EXERCISE DESCRIPTION: Please quote every line word for word.
::::::::::
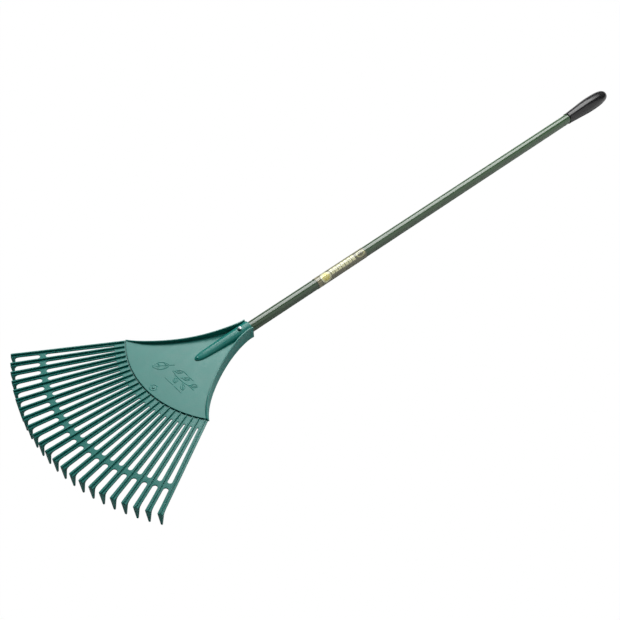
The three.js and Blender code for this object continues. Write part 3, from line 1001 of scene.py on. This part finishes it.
def label_film():
    """Printed film on dark olive: a disc, a row of blocks, a ring and short bars, with no lettering."""
    film = Print("label_film", coat_weight=0.5, coat_roughness=0.06)
    cloud = film.noise(150, 3)
    olive = film.mix(film.spread(cloud, 0, 1), (0.18, 0.18, 0.105, 1), (0.22, 0.22, 0.13, 1))
    shown = label_blocks(film, label_disc(film, olive))
    ring = film.between(film.distance(RING_PLACE, 1.6), 8, 11.5)
    shown = film.mix(ring, shown, (0.6, 0.6, 0.3, 1))
    stripes = film.between(film.calculate("PINGPONG", film.around, 2.2), 0, 0.9)
    bars = film.both(film.between(film.along, 184, 192), stripes)
    shown = film.mix(bars, shown, (0.45, 0.4, 0.2, 1))
    gloss = film.spread(cloud, 0.14, 0.22)
    return film.finish(Base_Color=shown, Roughness=gloss, Normal=film.bump(cloud, 0.00002, 0.3))


# ------------------------------------------------------------------ stage, lights and camera

CAMERA_AIM = Vector((0.0355, -0.1848, 0.00035))
CAMERA_DISTANCE = 2.6162
CAMERA_AZIMUTH = math.radians(48.602)
CAMERA_ELEVATION = math.radians(48.617)
CAMERA_ROLL = math.radians(-0.262)
CAMERA_LENS = 72
FLOOR_SIZE = 40
FLOOR_TONE = 0.8


def add_camera():
    """The photograph's camera, turned a little about its own axis."""
    data = bpy.data.cameras.new("camera")
    data.lens = CAMERA_LENS
    data.sensor_width = 36
    camera = bpy.data.objects.new("camera", data)
    bpy.context.scene.collection.objects.link(camera)
    right = Vector((math.cos(CAMERA_AZIMUTH), math.sin(CAMERA_AZIMUTH), 0))
    level = math.cos(CAMERA_ELEVATION)
    back = Vector((right.y * level, -right.x * level, math.sin(CAMERA_ELEVATION)))
    turn = Matrix((right, back.cross(right), back)).transposed() @ Matrix.Rotation(CAMERA_ROLL, 3, "Z")
    camera.matrix_world = Matrix.Translation(CAMERA_AIM + back * CAMERA_DISTANCE) @ turn.to_4x4()
    bpy.context.scene.camera = camera


def add_plane(name, material):
    """A large square floor plane."""
    far = FLOOR_SIZE / 2
    corners = [(-far, -far, 0), (far, -far, 0), (far, far, 0), (-far, far, 0)]
    data = bpy.data.meshes.new(name)
    data.from_pydata(corners, [], [(0, 1, 2, 3)])
    data.materials.append(material)
    plane = bpy.data.objects.new(name, data)
    bpy.context.scene.collection.objects.link(plane)
    return plane


def add_floor():
    """A white floor for the camera, and a pale one in its place for light and reflections."""
    white = Surface("white_floor", roughness=1, specular_ior_level=0, emission_strength=1)
    glowing = white.finish(Base_Color=(0.02, 0.02, 0.02, 1), Emission_Color=(1, 1, 1, 1))
    seen = add_plane("floor", glowing)
    seen.visible_diffuse = False
    seen.visible_glossy = False
    seen.visible_shadow = False
    pale = Surface("pale_floor", roughness=1, specular_ior_level=0)
    tone = (FLOOR_TONE, FLOOR_TONE, FLOOR_TONE, 1)
    bounce = add_plane("bounce_floor", pale.finish(Base_Color=tone))
    bounce.visible_camera = False


def add_softbox(name, place, size, radiance, turn=0, diffuse=True):
    """A softbox that faces straight down, or is turned about the Y axis by an angle in degrees."""
    data = bpy.data.lights.new(name, "AREA")
    data.shape = "RECTANGLE"
    data.size, data.size_y = size
    data.energy = radiance * math.pi * size[0] * size[1]
    light = bpy.data.objects.new(name, data)
    light.location = place
    light.rotation_euler = (0, math.radians(turn), 0)
    light.visible_diffuse = diffuse
    bpy.context.scene.collection.objects.link(light)


def add_studio():
    """The floor, a large softbox overhead, a card beside it for reflections only, and a dim world."""
    add_floor()
    add_softbox("softbox", (-1.55, 1.9, 2.3), (3.5, 2.6), 6.5)
    add_softbox("side_card", (1.5, 1.5, 1.5), (3.0, 2.2), 1.0, 90, diffuse=False)
    world = bpy.data.worlds.new("studio")
    world.use_nodes = True
    world.node_tree.nodes["Background"].inputs["Color"].default_value = (0.05, 0.05, 0.05, 1)
    bpy.context.scene.world = world
    bpy.context.scene.view_settings.view_transform = "Standard"


# ------------------------------------------------------------------ assembly

def assemble(piece, material, nodes):
    """Gives a piece its material, and has it ride with the rake in place of its CAD nodes."""
    piece.data.materials.clear()
    piece.data.materials.append(material)
    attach(piece, "root")
    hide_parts(*nodes)


add_camera()
add_studio()
assemble(head(), head_plastic(), HEAD_NODES)
assemble(tube(), tube_paint(), ["handle_tube"])
assemble(grip(), grip_plastic(), ["end_grip"])
assemble(screw(), screw_steel(), ["socket_screw"])
assemble(label(), label_film(), ["handle_label"])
::::::::::
WORKED SOLUTION:
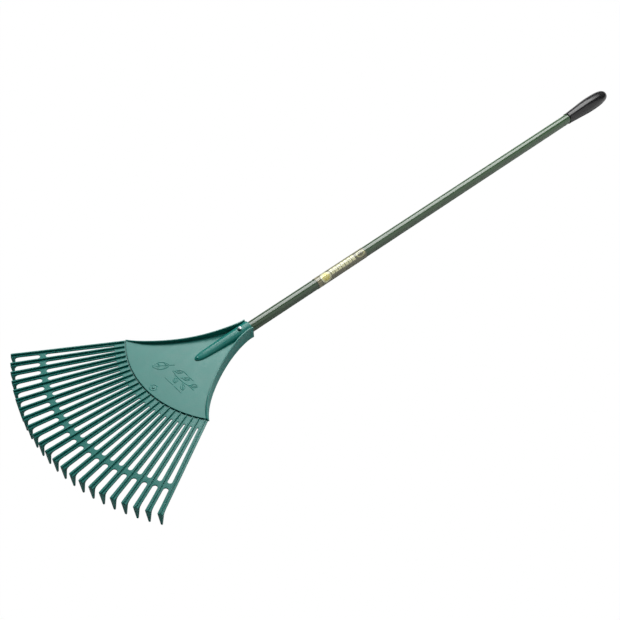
The three.js and Blender code for this object continues. Write part 3, from line 1001 of scene.py on. This part finishes it.
def label_film():
    """Printed film on dark olive: a disc, a row of blocks, a ring and short bars, with no lettering."""
    film = Print("label_film", coat_weight=0.5, coat_roughness=0.06)
    cloud = film.noise(150, 3)
    olive = film.mix(film.spread(cloud, 0, 1), (0.18, 0.18, 0.105, 1), (0.22, 0.22, 0.13, 1))
    shown = label_blocks(film, label_disc(film, olive))
    ring = film.between(film.distance(RING_PLACE, 1.6), 8, 11.5)
    shown = film.mix(ring, shown, (0.6, 0.6, 0.3, 1))
    stripes = film.between(film.calculate("PINGPONG", film.around, 2.2), 0, 0.9)
    bars = film.both(film.between(film.along, 184, 192), stripes)
    shown = film.mix(bars, shown, (0.45, 0.4, 0.2, 1))
    gloss = film.spread(cloud, 0.14, 0.22)
    return film.finish(Base_Color=shown, Roughness=gloss, Normal=film.bump(cloud, 0.00002, 0.3))


# ------------------------------------------------------------------ stage, lights and camera

CAMERA_AIM = Vector((0.0355, -0.1848, 0.00035))
CAMERA_DISTANCE = 2.6162
CAMERA_AZIMUTH = math.radians(48.602)
CAMERA_ELEVATION = math.radians(48.617)
CAMERA_ROLL = math.radians(-0.262)
CAMERA_LENS = 72
FLOOR_SIZE = 40
FLOOR_TONE = 0.8


def add_camera():
    """The photograph's camera, turned a little about its own axis."""
    data = bpy.data.cameras.new("camera")
    data.lens = CAMERA_LENS
    data.sensor_width = 36
    camera = bpy.data.objects.new("camera", data)
    bpy.context.scene.collection.objects.link(camera)
    right = Vector((math.cos(CAMERA_AZIMUTH), math.sin(CAMERA_AZIMUTH), 0))
    level = math.cos(CAMERA_ELEVATION)
    back = Vector((right.y * level, -right.x * level, math.sin(CAMERA_ELEVATION)))
    turn = Matrix((right, back.cross(right), back)).transposed() @ Matrix.Rotation(CAMERA_ROLL, 3, "Z")
    camera.matrix_world = Matrix.Translation(CAMERA_AIM + back * CAMERA_DISTANCE) @ turn.to_4x4()
    bpy.context.scene.camera = camera


def add_plane(name, material):
    """A large square floor plane."""
    far = FLOOR_SIZE / 2
    corners = [(-far, -far, 0), (far, -far, 0), (far, far, 0), (-far, far, 0)]
    data = bpy.data.meshes.new(name)
    data.from_pydata(corners, [], [(0, 1, 2, 3)])
    data.materials.append(material)
    plane = bpy.data.objects.new(name, data)
    bpy.context.scene.collection.objects.link(plane)
    return plane


def add_floor():
    """A white floor for the camera, and a pale one in its place for light and reflections."""
    white = Surface("white_floor", roughness=1, specular_ior_level=0, emission_strength=1)
    glowing = white.finish(Base_Color=(0.02, 0.02, 0.02, 1), Emission_Color=(1, 1, 1, 1))
    seen = add_plane("floor", glowing)
    seen.visible_diffuse = False
    seen.visible_glossy = False
    seen.visible_shadow = False
    pale = Surface("pale_floor", roughness=1, specular_ior_level=0)
    tone = (FLOOR_TONE, FLOOR_TONE, FLOOR_TONE, 1)
    bounce = add_plane("bounce_floor", pale.finish(Base_Color=tone))
    bounce.visible_camera = False


def add_softbox(name, place, size, radiance, turn=0, diffuse=True):
    """A softbox that faces straight down, or is turned about the Y axis by an angle in degrees."""
    data = bpy.data.lights.new(name, "AREA")
    data.shape = "RECTANGLE"
    data.size, data.size_y = size
    data.energy = radiance * math.pi * size[0] * size[1]
    light = bpy.data.objects.new(name, data)
    light.location = place
    light.rotation_euler = (0, math.radians(turn), 0)
    light.visible_diffuse = diffuse
    bpy.context.scene.collection.objects.link(light)


def add_studio():
    """The floor, a large softbox overhead, a card beside it for reflections only, and a dim world."""
    add_floor()
    add_softbox("softbox", (-1.55, 1.9, 2.3), (3.5, 2.6), 6.5)
    add_softbox("side_card", (1.5, 1.5, 1.5), (3.0, 2.2), 1.0, 90, diffuse=False)
    world = bpy.data.worlds.new("studio")
    world.use_nodes = True
    world.node_tree.nodes["Background"].inputs["Color"].default_value = (0.05, 0.05, 0.05, 1)
    bpy.context.scene.world = world
    bpy.context.scene.view_settings.view_transform = "Standard"


# ------------------------------------------------------------------ assembly

def assemble(piece, material, nodes):
    """Gives a piece its material, and has it ride with the rake in place of its CAD nodes."""
    piece.data.materials.clear()
    piece.data.materials.append(material)
    attach(piece, "root")
    hide_parts(*nodes)


add_camera()
add_studio()
assemble(head(), head_plastic(), HEAD_NODES)
assemble(tube(), tube_paint(), ["handle_tube"])
assemble(grip(), grip_plastic(), ["end_grip"])
assemble(screw(), screw_steel(), ["socket_screw"])
assemble(label(), label_film(), ["handle_label"])